Fed up with loneliness…

Hello there.

The title says it all. I m fed up with loneliness. Even here with my family right now doesnt change much. They don’t seem to be much of a conversationalist. I tried talking to them, try to be chatty, backfired when they didnt really pay me any attention at all. My brother doesnt seem to be very good in chatting with his own brother as well. I hate to say this but at times he seems to be a stranger to me rather than a brother.

Even now, turning to music doesnt really help. I had no idea why but whenever I play it seems that nobody actually listens. I dont really mind at first. Sometimes when I played in the study room when my dad was around, he would always ask the same damn thing: Why can’t you go out and play like your brother instead of playing guitar? The thing is, I gave up on sports already. Its a good thing that he cares but the thing is….he know already that I gave up on sports…I couldnt stand all the masochism there all the discrimination to those who can’t play well. I HATE IT WHEN PEOPLE SCOLD ME EVEN WHEN THEY KNOW I AM A NEWBIE! N please k, for the love of god…..this is not going to steel my resolve and actually spur me into trying to improve, to some people yes, to the other no. It actually lower their confidence. So please, never think everyone can be motivated by scolding. Hell no.

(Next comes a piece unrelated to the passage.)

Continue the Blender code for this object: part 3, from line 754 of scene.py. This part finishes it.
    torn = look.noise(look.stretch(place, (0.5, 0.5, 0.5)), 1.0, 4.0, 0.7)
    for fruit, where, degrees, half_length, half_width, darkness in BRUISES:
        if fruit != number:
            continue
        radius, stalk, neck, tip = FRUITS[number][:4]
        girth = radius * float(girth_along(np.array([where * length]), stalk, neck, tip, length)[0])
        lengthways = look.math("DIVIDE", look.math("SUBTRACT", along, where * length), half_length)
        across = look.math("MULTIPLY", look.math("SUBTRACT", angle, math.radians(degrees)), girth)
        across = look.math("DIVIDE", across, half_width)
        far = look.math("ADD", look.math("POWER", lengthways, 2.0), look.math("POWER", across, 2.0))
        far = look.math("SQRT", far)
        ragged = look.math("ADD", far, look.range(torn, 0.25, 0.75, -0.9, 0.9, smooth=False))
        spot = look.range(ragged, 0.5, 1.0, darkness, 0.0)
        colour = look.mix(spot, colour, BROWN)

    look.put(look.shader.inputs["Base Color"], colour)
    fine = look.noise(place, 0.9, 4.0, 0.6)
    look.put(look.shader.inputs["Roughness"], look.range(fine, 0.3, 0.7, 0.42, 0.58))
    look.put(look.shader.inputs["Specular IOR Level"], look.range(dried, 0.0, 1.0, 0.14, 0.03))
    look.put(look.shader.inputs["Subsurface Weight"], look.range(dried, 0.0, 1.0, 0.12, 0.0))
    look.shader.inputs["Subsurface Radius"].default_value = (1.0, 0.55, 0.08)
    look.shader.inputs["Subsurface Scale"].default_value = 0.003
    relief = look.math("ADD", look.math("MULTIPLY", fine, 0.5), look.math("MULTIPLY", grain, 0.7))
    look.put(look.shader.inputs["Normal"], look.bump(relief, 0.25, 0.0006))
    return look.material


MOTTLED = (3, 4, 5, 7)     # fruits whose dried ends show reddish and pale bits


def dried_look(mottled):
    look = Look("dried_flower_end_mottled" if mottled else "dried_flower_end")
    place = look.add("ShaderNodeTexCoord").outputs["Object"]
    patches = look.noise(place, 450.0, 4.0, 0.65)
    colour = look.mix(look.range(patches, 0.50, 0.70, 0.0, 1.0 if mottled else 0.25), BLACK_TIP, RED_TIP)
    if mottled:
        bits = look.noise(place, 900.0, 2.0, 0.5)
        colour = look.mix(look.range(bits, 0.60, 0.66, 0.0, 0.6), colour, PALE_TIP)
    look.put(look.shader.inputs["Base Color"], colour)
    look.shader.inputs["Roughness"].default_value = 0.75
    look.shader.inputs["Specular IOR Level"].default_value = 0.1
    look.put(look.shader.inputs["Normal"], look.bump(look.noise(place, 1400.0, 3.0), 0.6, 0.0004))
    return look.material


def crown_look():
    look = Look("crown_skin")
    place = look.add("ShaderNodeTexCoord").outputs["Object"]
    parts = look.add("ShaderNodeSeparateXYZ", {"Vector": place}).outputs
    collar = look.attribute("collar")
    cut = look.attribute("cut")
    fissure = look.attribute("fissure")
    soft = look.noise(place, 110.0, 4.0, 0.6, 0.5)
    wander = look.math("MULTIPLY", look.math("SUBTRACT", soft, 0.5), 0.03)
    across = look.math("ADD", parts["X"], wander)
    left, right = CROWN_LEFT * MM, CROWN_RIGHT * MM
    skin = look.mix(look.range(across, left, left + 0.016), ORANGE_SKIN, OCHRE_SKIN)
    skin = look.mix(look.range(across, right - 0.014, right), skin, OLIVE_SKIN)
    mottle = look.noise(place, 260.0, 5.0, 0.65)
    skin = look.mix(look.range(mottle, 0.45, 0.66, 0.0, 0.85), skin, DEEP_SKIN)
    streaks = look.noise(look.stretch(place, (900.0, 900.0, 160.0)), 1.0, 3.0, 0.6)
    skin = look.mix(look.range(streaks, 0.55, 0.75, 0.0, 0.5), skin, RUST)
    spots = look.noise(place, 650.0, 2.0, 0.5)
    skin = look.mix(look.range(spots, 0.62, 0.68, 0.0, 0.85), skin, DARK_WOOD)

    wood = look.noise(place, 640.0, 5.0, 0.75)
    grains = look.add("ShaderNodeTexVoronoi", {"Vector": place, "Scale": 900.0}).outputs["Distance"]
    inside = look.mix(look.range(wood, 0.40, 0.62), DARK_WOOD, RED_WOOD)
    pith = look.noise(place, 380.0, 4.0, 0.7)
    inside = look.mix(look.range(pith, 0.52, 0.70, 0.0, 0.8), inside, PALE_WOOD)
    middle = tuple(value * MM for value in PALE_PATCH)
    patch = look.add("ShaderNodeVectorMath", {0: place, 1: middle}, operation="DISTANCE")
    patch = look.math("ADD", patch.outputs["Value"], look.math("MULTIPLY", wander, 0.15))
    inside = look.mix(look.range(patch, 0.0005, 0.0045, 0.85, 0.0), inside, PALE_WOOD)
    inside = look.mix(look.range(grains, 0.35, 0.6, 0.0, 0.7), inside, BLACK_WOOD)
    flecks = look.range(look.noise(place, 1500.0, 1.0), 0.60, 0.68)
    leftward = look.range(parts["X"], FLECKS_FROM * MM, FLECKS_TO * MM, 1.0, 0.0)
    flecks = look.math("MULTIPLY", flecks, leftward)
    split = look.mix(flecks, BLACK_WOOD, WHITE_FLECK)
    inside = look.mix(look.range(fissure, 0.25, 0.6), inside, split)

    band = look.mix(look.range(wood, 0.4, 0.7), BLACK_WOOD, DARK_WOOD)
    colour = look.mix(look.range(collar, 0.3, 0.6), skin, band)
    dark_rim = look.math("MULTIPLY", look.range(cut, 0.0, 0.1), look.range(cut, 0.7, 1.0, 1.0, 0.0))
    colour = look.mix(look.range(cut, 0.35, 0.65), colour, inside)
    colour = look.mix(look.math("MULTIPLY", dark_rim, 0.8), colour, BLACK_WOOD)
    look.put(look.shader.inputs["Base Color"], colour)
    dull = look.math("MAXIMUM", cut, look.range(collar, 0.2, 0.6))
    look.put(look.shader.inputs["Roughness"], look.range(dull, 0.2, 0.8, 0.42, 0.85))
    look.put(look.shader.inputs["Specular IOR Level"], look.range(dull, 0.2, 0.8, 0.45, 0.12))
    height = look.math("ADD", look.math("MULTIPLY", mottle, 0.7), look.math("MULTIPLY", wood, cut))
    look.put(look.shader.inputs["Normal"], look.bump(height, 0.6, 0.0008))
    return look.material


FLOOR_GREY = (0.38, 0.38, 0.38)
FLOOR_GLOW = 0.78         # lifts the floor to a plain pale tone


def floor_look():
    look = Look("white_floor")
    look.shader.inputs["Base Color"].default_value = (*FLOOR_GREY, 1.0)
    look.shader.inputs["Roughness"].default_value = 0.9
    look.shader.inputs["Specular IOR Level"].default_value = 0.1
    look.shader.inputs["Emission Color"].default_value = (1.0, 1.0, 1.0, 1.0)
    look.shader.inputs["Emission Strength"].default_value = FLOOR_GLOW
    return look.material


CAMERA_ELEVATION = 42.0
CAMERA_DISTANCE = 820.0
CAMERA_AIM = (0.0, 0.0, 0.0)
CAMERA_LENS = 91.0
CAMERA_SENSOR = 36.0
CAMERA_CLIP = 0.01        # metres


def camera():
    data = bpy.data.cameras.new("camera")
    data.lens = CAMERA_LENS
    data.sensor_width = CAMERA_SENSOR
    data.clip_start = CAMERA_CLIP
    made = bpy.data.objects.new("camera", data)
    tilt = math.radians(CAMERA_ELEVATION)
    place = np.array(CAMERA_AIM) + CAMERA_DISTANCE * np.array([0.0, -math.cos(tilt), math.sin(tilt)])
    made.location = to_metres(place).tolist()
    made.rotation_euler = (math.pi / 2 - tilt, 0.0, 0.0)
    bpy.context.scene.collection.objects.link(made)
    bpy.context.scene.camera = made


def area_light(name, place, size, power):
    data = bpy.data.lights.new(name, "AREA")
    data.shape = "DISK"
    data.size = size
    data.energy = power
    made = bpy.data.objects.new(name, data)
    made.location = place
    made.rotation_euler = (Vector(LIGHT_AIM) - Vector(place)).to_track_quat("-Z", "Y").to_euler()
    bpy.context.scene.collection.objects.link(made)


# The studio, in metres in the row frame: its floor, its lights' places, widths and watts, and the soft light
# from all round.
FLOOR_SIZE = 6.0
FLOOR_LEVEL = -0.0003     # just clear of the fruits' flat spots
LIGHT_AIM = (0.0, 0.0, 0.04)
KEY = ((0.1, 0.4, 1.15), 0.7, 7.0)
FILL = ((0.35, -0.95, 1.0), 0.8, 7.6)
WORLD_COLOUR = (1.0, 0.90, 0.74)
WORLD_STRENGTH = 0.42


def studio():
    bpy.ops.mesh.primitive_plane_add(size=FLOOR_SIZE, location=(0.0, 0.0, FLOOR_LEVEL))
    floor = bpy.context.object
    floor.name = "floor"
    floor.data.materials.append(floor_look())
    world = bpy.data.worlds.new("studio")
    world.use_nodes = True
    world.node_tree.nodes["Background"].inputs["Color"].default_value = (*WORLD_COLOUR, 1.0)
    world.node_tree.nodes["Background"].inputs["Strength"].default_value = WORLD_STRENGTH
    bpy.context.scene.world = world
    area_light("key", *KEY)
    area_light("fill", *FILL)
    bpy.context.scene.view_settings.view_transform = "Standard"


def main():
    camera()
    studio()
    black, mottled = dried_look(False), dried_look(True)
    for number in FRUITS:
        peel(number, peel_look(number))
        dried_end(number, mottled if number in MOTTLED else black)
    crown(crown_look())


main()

Anyway, back to my situation, even in college, I noticed that this year, a lot of people are inexplicably avoiding me. I had no idea why, I certainly didnt aggravate anyone, I always smile and talk to them nicely, well most of them. Some exceptional cases really gets into my nerves. I am actually very sick of college, I am sick of the people around me.

I m now considering selling my handphone and never own one for my entire life again as it seems that whenever I send anyone a message, it seems that they are soo reluctant to reply. Some of them I can understand, but at times it really can get into my nerves. Plus, I always message them, most of the time actually, and do they message me out of the blue? N-O! NO!! So why should I own a handphone?

Anyway, back to the music part…why? Why it couldnt really provide me with the necessary company. Because, MY BLOODY GUITAR COULDN’T PERFORM PROPERLY!!! For some reason, whenever I hold the guitar in my teacher’s place it felt sooo different from the one I have. It frustrates the hell out of me most of the time. Sigh. N i have no money to get a new one….still very very far from actually reaching my goal of getting a handmade one. That also my father wouldnt even want to give me at least 100 to lighten my burden.

U know wat? Since I m considering selling my phone, I might as well consider not logging in for a month or so and see how. Maybe a few months. I can live without internet. Besides, what’s there to do over the net? I want to see how many people actually would call me or message me to see whether I am actually ok or alive for that matter. Well, its gonna start soon. I mean why bother going to the net. As if a lot of people actually get excited when i logged in. Hah! That would be the day lah. Well then, tata then. I am off to be really disconnected once and for all. Let’s see if any of you people actually cares.